Johnson and Castonguay wrote for the next four months, including the songs Little Miss Get Around (featured on Veronica Mars) and Downtown Love (featured in the film I'm Through with White Girls). The band performed several shows in Los Angeles, Nashville and Orlando with Rippee as a touring bassist before relocating to Los Angeles, where they worked together with several bands in the area.

==Other ventures==
In 2005 Johnson formed his own label 'Blue Suede Records'.

===2008: Terenzi===
On May 7, 2008, it was announced on Marc Terenzi's official MySpace that he and Johnson had formed a new band alongside Benny Richter.

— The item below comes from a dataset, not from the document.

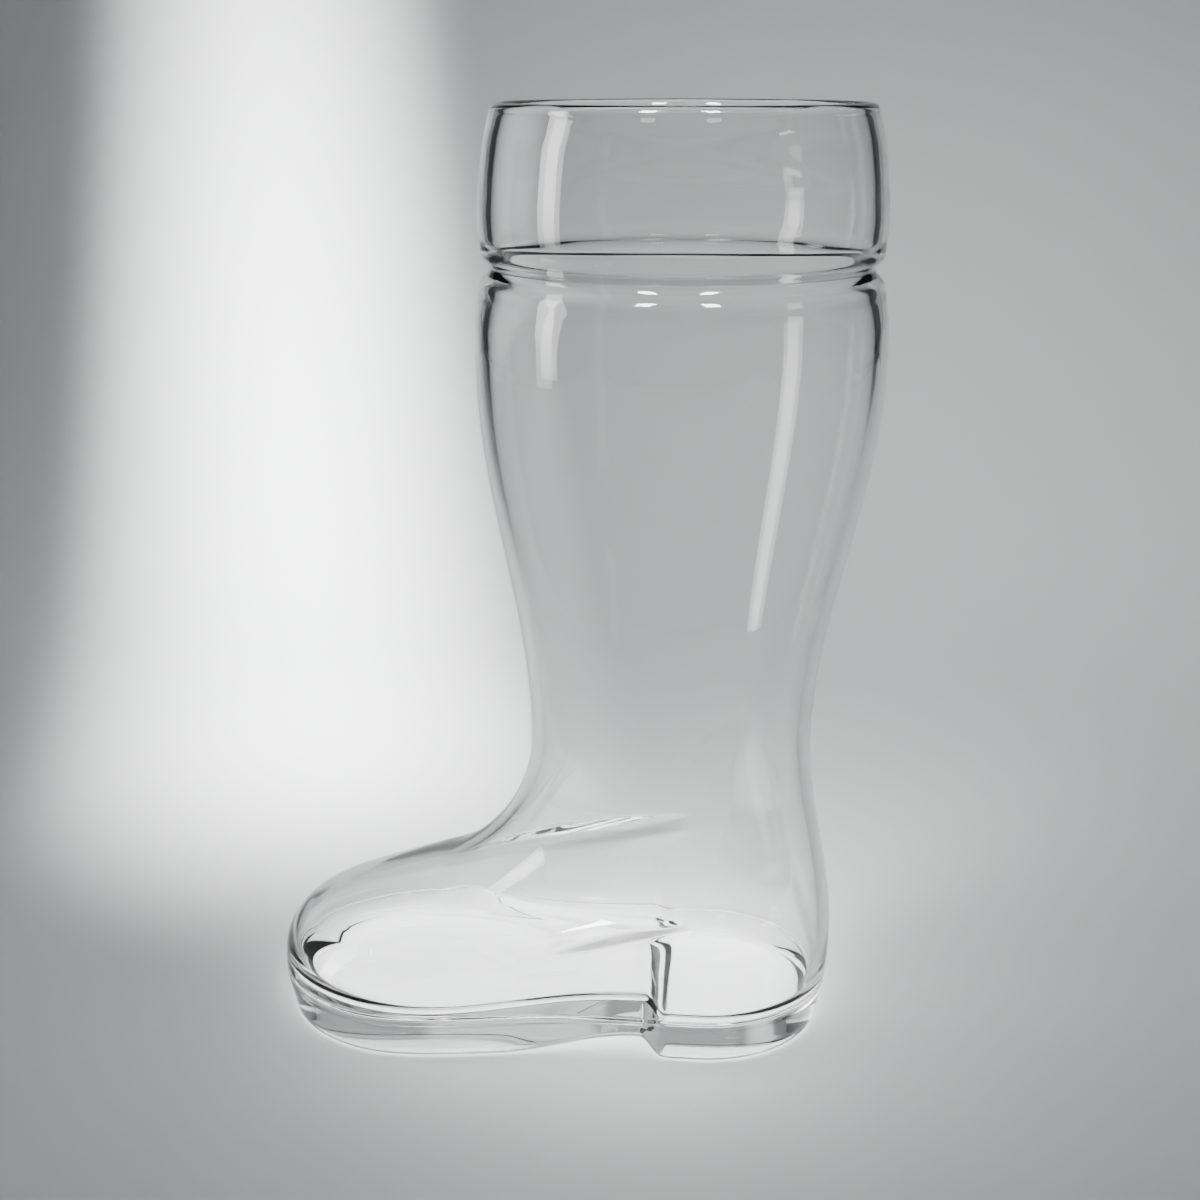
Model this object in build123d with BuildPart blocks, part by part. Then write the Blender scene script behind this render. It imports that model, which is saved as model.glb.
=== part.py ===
from build123d import *
from math import ceil, cos, pi, radians, sin, sqrt, tan
import os

# A one-litre beer boot, blown in one piece of clear glass. The sole rests on Z = 0 and the toe
# points to -X. Sizes are in millimetres, and the round shaft stands on its own vertical axis.

# Shaft, cuff and rim
height = 240.0
collar_radius = 49.8        # the shaft draws in to this at its shoulder, under the groove
rim_draw = 3.6              # the mouth, in from the collar
cuff_draw = 0.5             # the widest part of the barrel-shaped cuff, in from the collar
cuff_middle = 20.0          # rim down to that widest part
cuff_height = 36.0          # rim down to the cuff's lower edge
cuff_edge_draw = 0.9        # the lower edge, in from the collar
cuff_edge_round = 0.8
groove_depth = 2.9          # in from the collar
groove_width = 6.6          # cuff edge down to the shaft's shoulder
groove_round = 1.2
calf_radius = 50.7
calf_height = 180.0         # the shaft is widest here
ankle_radius = 36.7
ankle_height = 80.0
ankle_lean = 1.2            # the ankle stands this far towards the toe

# Foot
toe_reach = 106.8           # shaft axis to the tip of the toe
heel_reach = 42.4           # shaft axis to the back of the heel
heel_bulge_height = 25.0
ball_width = 73.0
heel_width = 66.0
waist_inset = 2.4           # each side, between ball and heel
side_length = 77.6          # the long sides of the foot between heel and toe curves
side_height = 42.0          # the sides have closed up into the instep here
toe_radius = 15.9           # side view, over the tip of the toe
toe_centre_height = 15.3
vamp_slope = 19.5           # degrees

# Sole
ledge_height = 12.0         # mould ledge round the foot, the widest line of the sole
sole_draft = 2.0            # the sole's sides lean in this far down to the table
sole_edge_height = 2.0      # the sole's lower edge curves in over this height
arch_height = 5.9
arch_start = 44.0           # shaft axis to where the arch leaves the table
heel_breast = 1.0           # shaft axis to the front face of the heel
breast_run = 6.0            # length of that sloping face
arch_round = 3.0

# Glass thickness and the inside of the foot
wall = 3.3
heel_floor = 9.5            # table to the inside floor
toe_floor = 10.5
waist_floor = 15.0
waist_rise_start = 66.0     # shaft axis to where the inside floor starts to climb
heel_step_run = 5.0         # length of the inside step down into the heel
heel_step_round = 3.0
floor_round = 6.0           # the inside walls curve in over this height to meet the floor
groove_softness = 6.0       # inside, the groove is a soft ring that starts this far above it

# Curves of the lofted sections
ring_points = 22            # points that carry each section's curve
sections = 24
foot_spacing = 0.35         # spacing of the lowest sections, as a share of the average
flat_turn = 25              # degrees, the most that a small rounding turns from flat to flat

shaft_x = (toe_reach - calf_radius) / 2     # puts the origin under the middle of the part
breast_x = shaft_x - heel_breast
ankle_front = ankle_radius + ankle_lean
ankle_back = ankle_radius - ankle_lean

rim_radius = collar_radius - rim_draw
cuff_radius = collar_radius - cuff_draw
cuff_edge_radius = collar_radius - cuff_edge_draw
groove_radius = collar_radius - groove_depth
cuff_foot = height - cuff_height
shoulder = cuff_foot - groove_width
groove_height = cuff_foot - groove_width / 3
groove_flank = (groove_height - shoulder) / groove_depth
rim_round = 0.45 * wall     # fire-polished, almost a half circle over the wall
clearance = 5.0             # how far the turned cuts run outside the glass

# Side view of the instep: a small circle over the toe and a large one in the crook of the
# ankle, joined by the straight vamp that touches both.
slope = radians(vamp_slope)
toe_centre = toe_reach - toe_radius
crook_radius = (
    (ankle_height - toe_centre_height) * cos(slope)
    - (toe_centre - ankle_front) * sin(slope)
    - toe_radius
) / (1 - sin(slope))
crook_centre = ankle_front + crook_radius


def front_reach(z, inset):
    """Distance from the shaft axis to the front of the foot at height z."""
    cap, crook = toe_radius - inset, crook_radius + inset
    cap_end = toe_centre_height + cap * cos(slope)
    if z <= toe_centre_height:
        return toe_centre + cap
    if z <= cap_end:
        return toe_centre + sqrt(cap**2 - (z - toe_centre_height) ** 2)
    if z <= ankle_height - crook * cos(slope):
        return toe_centre + cap * sin(slope) - (z - cap_end) / tan(slope)
    return crook_centre - sqrt(max(crook**2 - (ankle_height - z) ** 2, 0))


def ease(z, low, high):
    """Rises from 0 at one height to 1 at another, level at both ends."""
    return (1 - cos(pi * min(max((z - low) / (high - low), 0), 1))) / 2


def footprint(z, inset, count=14):
    """Closed outline of the boot at height z: heel circle, long sides and toe ellipse."""
    if z < ankle_height:
        bulge = cos(pi / 2 * (z - heel_bulge_height) / (ankle_height - heel_bulge_height))
        back = ankle_back + (heel_reach - ankle_back) * bulge**2 - inset
        rise = (z - ledge_height) / (ankle_height - ledge_height)
        heel = heel_width / 2 + (ankle_radius - heel_width / 2) * rise - inset
        closing = max(z - ledge_height, 0) / (side_height - inset - ledge_height)
        side = side_length * max(1 - closing**2, 0)
        ball = heel + (ball_width - heel_width) / 2 * side / side_length
        waist = waist_inset * side / side_length
        front = front_reach(z, inset)
    else:
        calf = ankle_radius + (calf_radius - ankle_radius) * ease(z, ankle_height, calf_height)
        heel = calf - (calf_radius - collar_radius) * ease(z, calf_height, shoulder) - inset
        lean = ankle_lean * (1 - ease(z, ankle_height, calf_height))
        back, front, ball, side, waist = heel - lean, heel + lean, heel, 0, 0
    heel_x, toe_x = back - heel, back - heel - side
    quarter = [pi / 2 * i / count for i in range(count + 1)]
    half = [(heel_x + heel * cos(a), heel * sin(a)) for a in quarter]
    if side > 1:
        for s in [i / count for i in range(1, count)]:
            y = heel + (ball - heel) * (3 * s**2 - 2 * s**3) - waist * sin(pi * s) ** 2
            half.append((heel_x - side * s, y))
    half += [(toe_x - (front + toe_x) * sin(a), ball * cos(a)) for a in quarter[side <= 1 :]]
    return half + [(x, -y) for x, y in half[-2:0:-1]]


def ring(z, inset):
    """The footprint as one smooth closed curve through evenly spaced points."""
    rough = Edge.make_spline(footprint(z, inset), periodic=True)
    shares = [i / ring_points for i in range(ring_points + 1)]
    even = [rough.position_at(rough.length * t, PositionMode.LENGTH) for t in shares[:-1]]
    return Edge.make_spline(even, periodic=True, parameters=shares)


def section_heights(low, top):
    """Heights of the sections, close together at the foot and steadily wider up the shaft."""
    shares = [i / sections for i in range(sections + 1)]
    return [low + (top - low) * (foot_spacing * t + (1 - foot_spacing) * t**2) for t in shares]


def sole_inset(z):
    """How far the sole lies within the ledge: its draft, and more where the edge rounds under."""
    round_under = sole_edge_height * max(1 - z / sole_edge_height, 0) ** 2
    return sole_draft * (1 - z / ledge_height) + round_under


def inner_inset(z):
    """How far the inside lies within the footprint: one wall, and more where the floor rounds up."""
    return wall + floor_round * max(1 - (z - heel_floor) / floor_round, 0) ** 2


def flats(x, z, radius, first, last):
    """Points round a small circle in equal flats, with (x, z) on the circle at 180 degrees.

    A negative radius puts the circle on the other side of that point."""
    count = ceil(abs(last - first) / flat_turn)
    turns = [radians(first + (last - first) * i / count) for i in range(count + 1)]
    return [(x + radius * (1 + cos(a)), z + radius * sin(a)) for a in turns]


def plan(z):
    return Plane((shaft_x, 0, z))


shaft_axis = Axis((shaft_x, 0, 0), (0, 0, 1))
half_plane = Plane((shaft_x, 0, 0), x_dir=(1, 0, 0), z_dir=(0, -1, 0))
side_plane = Plane.XZ.offset(-ball_width)

# Sole: drafted below the mould ledge, arched under the waist and rounded at its lower edge
with BuildPart() as sole:
    for z in (ledge_height, sole_edge_height, sole_edge_height / 3, 0):
        with BuildSketch(plan(z)):
            with BuildLine():
                add(ring(ledge_height, sole_inset(z)))
            make_face()
    loft(ruled=True)
    with BuildSketch(side_plane) as arch:
        with BuildLine():
            Polyline(
                (shaft_x - arch_start, 0),
                (breast_x - breast_run, arch_height),
                (breast_x, 0),
                close=True,
            )
        make_face()
        fillet(arch.vertices().sort_by(Axis.Y)[-1], arch_round)
    extrude(amount=2 * ball_width, mode=Mode.SUBTRACT)

# Outside of the boot: foot and shaft lofted in fine bands from footprint to footprint
with BuildPart() as outside:
    for z in section_heights(ledge_height, height):
        with BuildSketch(plan(z)):
            with BuildLine():
                add(ring(z, 0))
            make_face()
    loft(ruled=True)

    # Rounded rim, barrel-shaped cuff and the groove under it, turned out of the shaft's top.
    # The groove goes in at 45 degrees under the cuff's edge and out at 60 to the shoulder.
    with BuildSketch(half_plane):
        with BuildLine():
            ThreePointArc(
                (rim_radius, height - rim_round),
                (cuff_radius, height - cuff_middle),
                (cuff_edge_radius, cuff_foot + cuff_edge_round),
            )
            Polyline(
                *flats(cuff_edge_radius, cuff_foot + cuff_edge_round, -cuff_edge_round, 180, 135),
                *flats(groove_radius, groove_height, groove_round, 135, 210),
                (collar_radius + clearance, shoulder - clearance * groove_flank),
                (collar_radius + clearance, height + clearance),
                *flats(rim_radius, height - rim_round, -rim_round, 270, 180),
            )
        make_face()
    revolve(axis=shaft_axis, mode=Mode.SUBTRACT)
    add(sole.part)

# Inside of the boot: the same footprints, one wall further in
with BuildPart() as inside:
    for z in section_heights(heel_floor, height + clearance):
        with BuildSketch(plan(z)):
            with BuildLine():
                add(ring(z, inner_inset(z)))
            make_face()
    loft(ruled=True)

    # The floor climbs over the arch and steps down again into the heel
    with BuildSketch(side_plane) as floor:
        with BuildLine():
            Polyline(
                (shaft_x - toe_reach, 0),
                (shaft_x - toe_reach, toe_floor),
                (shaft_x - waist_rise_start, toe_floor),
                (breast_x - heel_step_run, waist_floor),
                (breast_x, heel_floor),
                (breast_x, 0),
                close=True,
            )
        make_face()
        fillet(floor.vertices().sort_by(Axis.Y)[-1], heel_step_round)
    extrude(amount=2 * ball_width, mode=Mode.SUBTRACT)

    # Inside, the cuff follows the outer barrel and the groove is a soft ring
    with BuildSketch(half_plane):
        with BuildLine():
            barrel = ThreePointArc(
                (rim_radius - wall, height - rim_round),
                (cuff_radius - wall, height - cuff_middle),
                (cuff_edge_radius - wall, cuff_foot + groove_softness),
            )
            soft_ring = Spline(
                barrel @ 1,
                (groove_radius - wall, groove_height),
                (collar_radius - wall + 1, shoulder - groove_flank - groove_softness),
                tangents=[barrel % 1, (1, -2)],
            )
            Polyline(
                soft_ring @ 1,
                (collar_radius + clearance, shoulder - groove_flank - groove_softness),
                (collar_radius + clearance, height + clearance),
                (rim_radius - wall + rim_round, height + clearance),
                *flats(rim_radius - wall, height - rim_round, rim_round, 90, 180),
            )
        make_face()
    revolve(axis=shaft_axis, mode=Mode.SUBTRACT)

# The glass between them
with BuildPart() as boot_glass:
    add(outside.part)
    add(inside.part, mode=Mode.SUBTRACT)

os.makedirs("parts", exist_ok=True)
boot_glass.part.label = "boot_glass"
export_step(boot_glass.part, "parts/boot_glass.step")
print(f"glass {boot_glass.part.volume / 1000:.0f} cm3, holds {inside.part.volume / 1e6:.2f} l to the rim")
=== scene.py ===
from math import cos, pi, radians, sin, tan

import bpy
import numpy as np
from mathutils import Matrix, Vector


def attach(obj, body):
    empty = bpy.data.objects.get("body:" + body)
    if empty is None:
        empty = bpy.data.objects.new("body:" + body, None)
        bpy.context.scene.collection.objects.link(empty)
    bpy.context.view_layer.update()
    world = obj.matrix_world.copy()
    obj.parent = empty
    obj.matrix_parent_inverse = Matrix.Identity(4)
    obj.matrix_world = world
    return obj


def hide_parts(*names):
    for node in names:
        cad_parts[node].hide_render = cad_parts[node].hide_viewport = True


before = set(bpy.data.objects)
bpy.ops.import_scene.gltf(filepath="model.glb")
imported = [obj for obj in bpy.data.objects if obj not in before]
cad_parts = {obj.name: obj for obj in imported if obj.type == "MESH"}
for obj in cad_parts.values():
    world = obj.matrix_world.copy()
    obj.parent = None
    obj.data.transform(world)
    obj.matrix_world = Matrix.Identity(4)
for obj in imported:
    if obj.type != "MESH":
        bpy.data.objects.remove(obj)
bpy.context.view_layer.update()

# The glass is one closed wall, from the sole up over the rim and down to the inner floor.
# Sizes are in millimetres from the shaft's axis and the table, with the toe towards -x.
boot = dict(
    height=240.0, calfRadius=50.665, calfHeight=180.0,
    ankleRadius=36.7, ankleHeight=80.0, ankleLean=1.2,
    toeReach=106.8, heelReach=42.4, heelBulge=25.0,
    ballWidth=73.0, heelWidth=66.0, waistInset=2.4,
    sideLength=77.6, sideHeight=42.0,
    toeRadius=15.9, toeCentre=15.3, vampSlope=19.5,
    ledge=12.0, lipHeight=1.4, lipDepth=0.35,
    draft=2.0, edgeRadius=2.0,
    archHeight=5.9, archStart=44.0, heelBreast=1.0, breastRun=6.5,
    wall=3.3,
)
boot["axisX"] = (boot["toeReach"] - boot["calfRadius"]) / 2

# outside of the cuff and groove: (radius, height) from the shaft up to the rim
cuffOutside = [
    (50.665, 184.0), (50.58, 189.0), (50.2, 192.2), (49.75, 195.0), (49.45, 197.0), (48.95, 198.5),
    (48.1, 199.5), (47.3, 200.5), (46.95, 201.6), (47.25, 202.5), (48.1, 203.2), (48.75, 204.0),
    (49.1, 205.2), (49.3, 207.5), (49.6, 211.0), (49.6, 216.0), (49.2, 221.0), (48.1, 230.4),
    (47.1, 235.0), (46.3, 238.0),
]
# inside of the same stretch, softer because the mould only shapes the outside
cuffInside = [
    (42.9, 238.2), (43.8, 235.0), (44.9, 230.0), (46.0, 221.0), (46.35, 214.0), (46.1, 208.5),
    (45.2, 204.5), (44.5, 201.5), (44.9, 198.0), (46.2, 193.0), (47.1, 188.0), (47.4, 182.0),
]
inner = dict(
    heelFloor=9.5, toeFloor=10.5, waistFloor=15.0, waistRise=66.0, heelStep=5.0,
    fallStart=26.0, cornerTop=14.0, cornerWidth=8.0, cornerHeight=6.5,
)
# how finely the wall is divided: columns round it, rows up each stretch, lines across the floors
mesh = dict(
    columns=200, across=26, outlineSteps=90, shareSteps=2001, curveSteps=24,
    edge=9, side=10, ledge=7, shaft=150, cuff=84, rim=15,
    cuffInside=60, shaftInside=110, fall=14, corner=15,
    evenShare=0.45, denser=1.6, denseAt=0.36, denseWidth=0.035,
)


def smoothStep(t):
    # 3t^2 - 2t^3: rises from 0 to 1 with level ends
    t = np.clip(t, 0, 1)
    return t * t * (3 - 2 * t)


def archLine(x):
    # height of the sole's underside: arch height times an eased rise and a steep heel breast
    b = boot
    reach = -x
    rise = smoothStep((b["archStart"] - reach) / (b["archStart"] - b["heelBreast"] - b["breastRun"]))
    drop = smoothStep((reach - b["heelBreast"]) / b["breastRun"])
    return b["archHeight"] * rise * drop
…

It is true that I am forming a new band. A project that is more edgy and modern. We plan on taking the new music to a whole new level. music that both my old fans and new fans will like, that is why I will form a new band. We don't know what the name of the project should be but if you have any Ideas let us know. you never know maybe we pick a name you give us. The members that will always be a part of this new band are Myself, Benny Richter and Michael Johnson (Natural). We are bringing a whole lot more edge to our music and are busy working in the studio right now. we have really big plans for this year so get ready for a crazy journey.

In June 2008, it was announced the new group had been formed under the name 'Terenzi'. 'Terenzi' consisted of Johnson, Marc Terenzi, Benny Richter, Kai Stuffel and Christian Adameit. For their first single the group covered Michael Jackson's Billie Jean in a much slower arrangement. "Billie Jean" was scheduled to be released on August 8, 2008. An album titled "Black Roses" was set to be released August 28, 2008.

The band was featured in the reality show, Sarah and Marc: Crazy in Love which aired on ProSieben in Germany.

===New Beat Fund===
In 2011 Johnson joined the band New Beat Fund as a drummer. The band was formed in 2011 in Los Angeles and featured guitarist/lead-vocalist Jeff Laliberte, bassist Paul Laliberte, guitarist Shelby Archer, and Johnson.